All lines from the one with "The three.js and" through the one with "quads.reshape(-1, 4).tolist(), material)", and only those, are to be reproduced exactly, both ends included.

╭─ Records provided

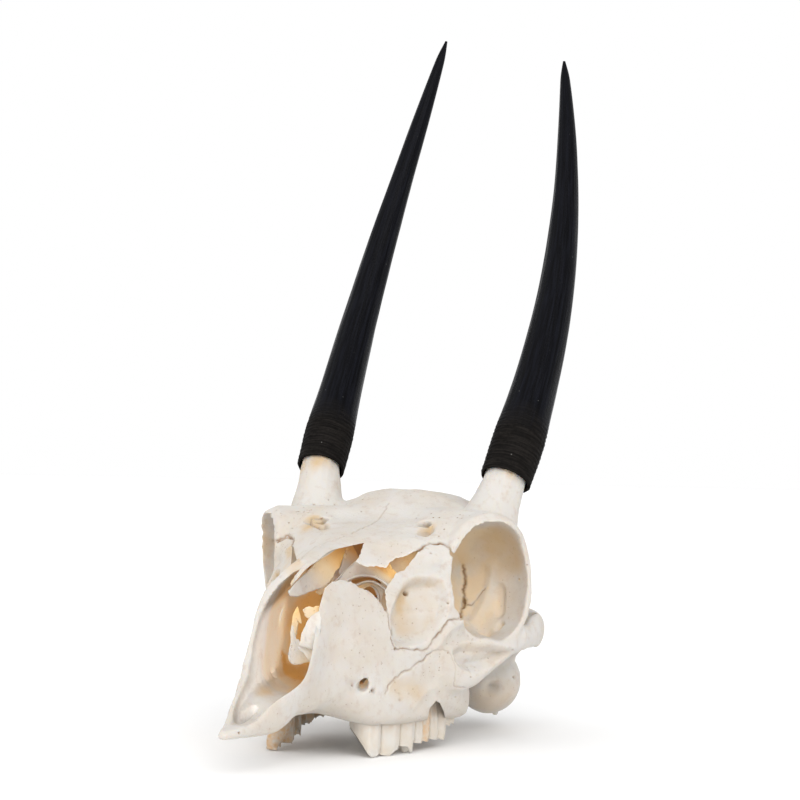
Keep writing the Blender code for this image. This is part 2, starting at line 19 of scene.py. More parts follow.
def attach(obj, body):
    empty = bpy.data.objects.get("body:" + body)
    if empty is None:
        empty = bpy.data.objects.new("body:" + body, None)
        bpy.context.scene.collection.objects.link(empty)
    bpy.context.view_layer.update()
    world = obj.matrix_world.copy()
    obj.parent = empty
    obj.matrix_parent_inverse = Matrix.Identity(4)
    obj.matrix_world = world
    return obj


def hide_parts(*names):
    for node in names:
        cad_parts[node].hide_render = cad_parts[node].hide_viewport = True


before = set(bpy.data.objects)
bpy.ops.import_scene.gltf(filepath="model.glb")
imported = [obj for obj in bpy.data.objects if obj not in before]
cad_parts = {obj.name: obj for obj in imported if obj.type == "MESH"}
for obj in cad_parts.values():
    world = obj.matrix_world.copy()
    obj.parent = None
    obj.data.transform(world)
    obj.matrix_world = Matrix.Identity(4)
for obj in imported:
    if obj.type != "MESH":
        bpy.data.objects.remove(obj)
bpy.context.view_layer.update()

bl_info = {
    "name": "Steenbok skull",
    "version": (1, 0, 0),
    "blender": (4, 5, 0),
    "location": "View3D > Sidebar > Skull",
    "description": "Builds a steenbok skull with its horns and teeth, and a white studio round it",
    "category": "Object",
}

MM = 0.001
ORIGIN_Y = -5.75
TOOTH_NAMES = ("premolar_2", "premolar_3", "premolar_4", "molar_1", "molar_2", "molar_3")

ORBIT_CENTRE = (29.0, -0.8, 41.8)
ORBIT_AXIS = (0.85, -0.52, 0.03)
ORBIT_RADII = (18.5, 13.4, 15.4)
ORBIT_WALL = 1.8
ORBIT_RIM = (
    (24.6, -12.8, 49.5), (27.6, -8.5, 53.6), (31.0, -4.5, 56.0), (34.0, 0.5, 56.6), (35.8, 4.0, 54.6),
    (36.7, 6.5, 50.6), (37.0, 8.0, 46.0), (37.0, 9.0, 41.0), (36.8, 9.0, 36.0), (36.0, 7.5, 31.6),
    (34.2, 4.0, 28.2), (31.4, 0.0, 26.8), (28.8, -4.0, 28.0), (26.8, -8.5, 30.2), (25.3, -12.0, 33.2),
    (24.6, -13.4, 38.0), (24.6, -13.4, 44.0),
)
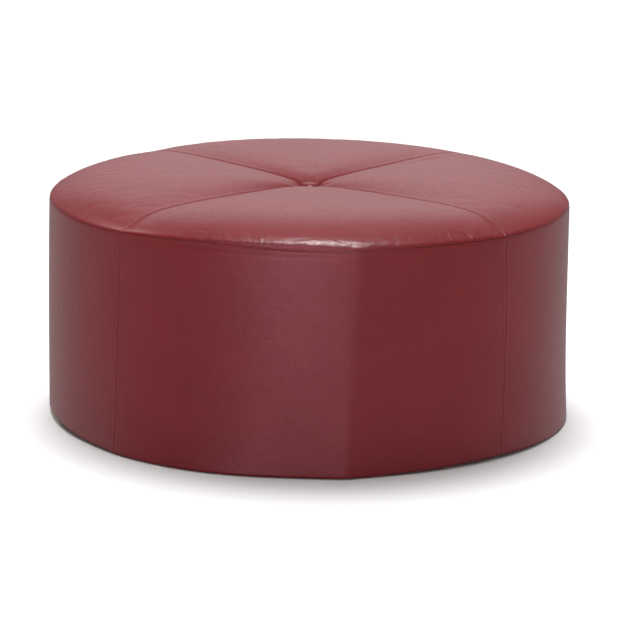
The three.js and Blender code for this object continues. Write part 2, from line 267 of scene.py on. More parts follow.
def row_turns(step):
    """Turns of the crown's rows, which lie closer near the button and on the shoulder, and end in the fold.

    Also each row's distance from the rim seam."""
    turn = np.linspace(np.arcsin(5 * MM / RADIUS), pi / 2, 4001)
    radius, height = crown_base(turn, np.zeros_like(turn))
    length = np.concatenate([[0], np.cumsum(np.hypot(np.diff(radius), np.diff(height)))])
    stops = [0.0]
    while stops[-1] < length[-1] - 8 * MM:
        left = length[-1] - stops[-1]
        close = 0.38 if left < 60 * MM else 1.0
        close = 0.45 if stops[-1] < 40 * MM else close
        stops.append(stops[-1] + step * close)
    stops = [s for s in stops if s < length[-1] - 6.5 * MM]
    stops += list(length[-1] - EDGE[:8][::-1])
    return np.interp(stops, length, turn), length[-1] - np.array(stops)


# ---------------------------------------------------------------- meshes
def mesh_piece(name, points, faces, material):
    """A smooth-shaded piece from its points and faces."""
    mesh = bpy.data.meshes.new(name)
    mesh.from_pydata(np.reshape(points, (-1, 3)).tolist(), [], faces)
    mesh.update()
    mesh.polygons.foreach_set("use_smooth", np.ones(len(mesh.polygons), bool))
    piece = bpy.data.objects.new(name, mesh)
    bpy.context.scene.collection.objects.link(piece)
    piece.data.materials.append(material)
    return piece


def grid_object(name, points, material, closed=False):
    """A piece from a grid of points; closed joins the last column to the first."""
    rows, columns = points.shape[:2]
    index = np.arange(rows * columns).reshape(rows, columns)
    if closed:
        index = np.concatenate([index, index[:, :1]], 1)
    quads = np.stack([index[:-1, :-1], index[1:, :-1], index[1:, 1:], index[:-1, 1:]], -1)
    return mesh_piece(name, points, quads.reshape(-1, 4).tolist(), material)


def add_bar(points, faces, rings):
    """Adds a closed bar to a list of points and a list of faces, from the rings of points along it."""
    first, sides = len(points), len(rings[0])
    last = first + sides * (len(rings) - 1)
    for start in range(first, last, sides):
        for j in range(sides):
            a, b = start + j, start + (j + 1) % sides
            faces.append((a, b, b + sides, a + sides))
    faces.append(tuple(range(first + sides - 1, first - 1, -1)))
    faces.append(tuple(range(last, last + sides)))
    for ring in rings:
        points.extend(ring)


def add_flanges(points, normal, rim_first):
    """Turns a panel's two side edges and its rim edge down into the seams, as the sewn allowance is."""
    left = points[:, :1] - normal[:, :1] * FLANGE[::-1][None, :, None]
    right = points[:, -1:] - normal[:, -1:] * FLANGE[None, :, None]
    points = np.concatenate([left, points, right], 1)
    beside = [np.repeat(normal[:, k : k + 1], len(FLANGE), 1) for k in (0, normal.shape[1] - 1)]
    normal = np.concatenate([beside[0], normal, beside[1]], 1)
    if rim_first:
        return np.concatenate([points[:1] - normal[:1] * FLANGE[::-1][:, None, None], points], 0)
    return np.concatenate([points, points[-1:] - normal[-1:] * FLANGE[:, None, None]], 0)


def thicken(piece, thickness):
    """Gives a leather panel its thickness, inwards."""
    solid = piece.modifiers.new("thickness", "SOLIDIFY")
    solid.thickness = thickness
    solid.offset = -1
    solid.use_rim = True
    return piece


# ---------------------------------------------------------------- cover
CELL = 6 * MM  # of the cloth that is simulated
LAST_FRAME = 20  # of the simulation
TOP_ROW = 5.2 * MM  # from row to row of a top panel's mesh
TOP_COLUMNS = 262
SIDE_COLUMNS = 190


def pucker_marks():
    """Puckers and lumps of the shoulder, strongest at the right of the front."""
    marks = []
    spots = [rng.uniform(27, 44, 36), rng.uniform(-32, 27, 80), rng.uniform(46, 325, 150)]
    for bearing in np.concatenate(spots):
        strong = 2.1 if 27 < bearing < 44 else 0.4 if -10 < bearing <= 27 else 1.0
        marks.append((
            bearing, rng.uniform(2, 26) * MM, rng.uniform(-0.45, 0.3), rng.uniform(4, 16) * MM,
            rng.uniform(1.2, 3) * MM, strong * rng.uniform(0.12, 0.42) * MM * rng.choice([-1, 1]),
        ))
    # small flat lumps along the front of the shoulder
    for bearing in rng.uniform(-30, 22, 170):
        marks.append((
            bearing, rng.uniform(5, 26) * MM, rng.uniform(1.2, 1.9), rng.uniform(4, 12) * MM,
            rng.uniform(1.6, 3) * MM, rng.uniform(0.1, 0.26) * MM * rng.choice([-1, 1]),
        ))
    return marks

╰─

▸ Result for this exercise
The three.js and Blender code for this object continues. Write part 2, from line 267 of scene.py on. More parts follow.
def row_turns(step):
    """Turns of the crown's rows, which lie closer near the button and on the shoulder, and end in the fold.

    Also each row's distance from the rim seam."""
    turn = np.linspace(np.arcsin(5 * MM / RADIUS), pi / 2, 4001)
    radius, height = crown_base(turn, np.zeros_like(turn))
    length = np.concatenate([[0], np.cumsum(np.hypot(np.diff(radius), np.diff(height)))])
    stops = [0.0]
    while stops[-1] < length[-1] - 8 * MM:
        left = length[-1] - stops[-1]
        close = 0.38 if left < 60 * MM else 1.0
        close = 0.45 if stops[-1] < 40 * MM else close
        stops.append(stops[-1] + step * close)
    stops = [s for s in stops if s < length[-1] - 6.5 * MM]
    stops += list(length[-1] - EDGE[:8][::-1])
    return np.interp(stops, length, turn), length[-1] - np.array(stops)


# ---------------------------------------------------------------- meshes
def mesh_piece(name, points, faces, material):
    """A smooth-shaded piece from its points and faces."""
    mesh = bpy.data.meshes.new(name)
    mesh.from_pydata(np.reshape(points, (-1, 3)).tolist(), [], faces)
    mesh.update()
    mesh.polygons.foreach_set("use_smooth", np.ones(len(mesh.polygons), bool))
    piece = bpy.data.objects.new(name, mesh)
    bpy.context.scene.collection.objects.link(piece)
    piece.data.materials.append(material)
    return piece


def grid_object(name, points, material, closed=False):
    """A piece from a grid of points; closed joins the last column to the first."""
    rows, columns = points.shape[:2]
    index = np.arange(rows * columns).reshape(rows, columns)
    if closed:
        index = np.concatenate([index, index[:, :1]], 1)
    quads = np.stack([index[:-1, :-1], index[1:, :-1], index[1:, 1:], index[:-1, 1:]], -1)
    return mesh_piece(name, points, quads.reshape(-1, 4).tolist(), material)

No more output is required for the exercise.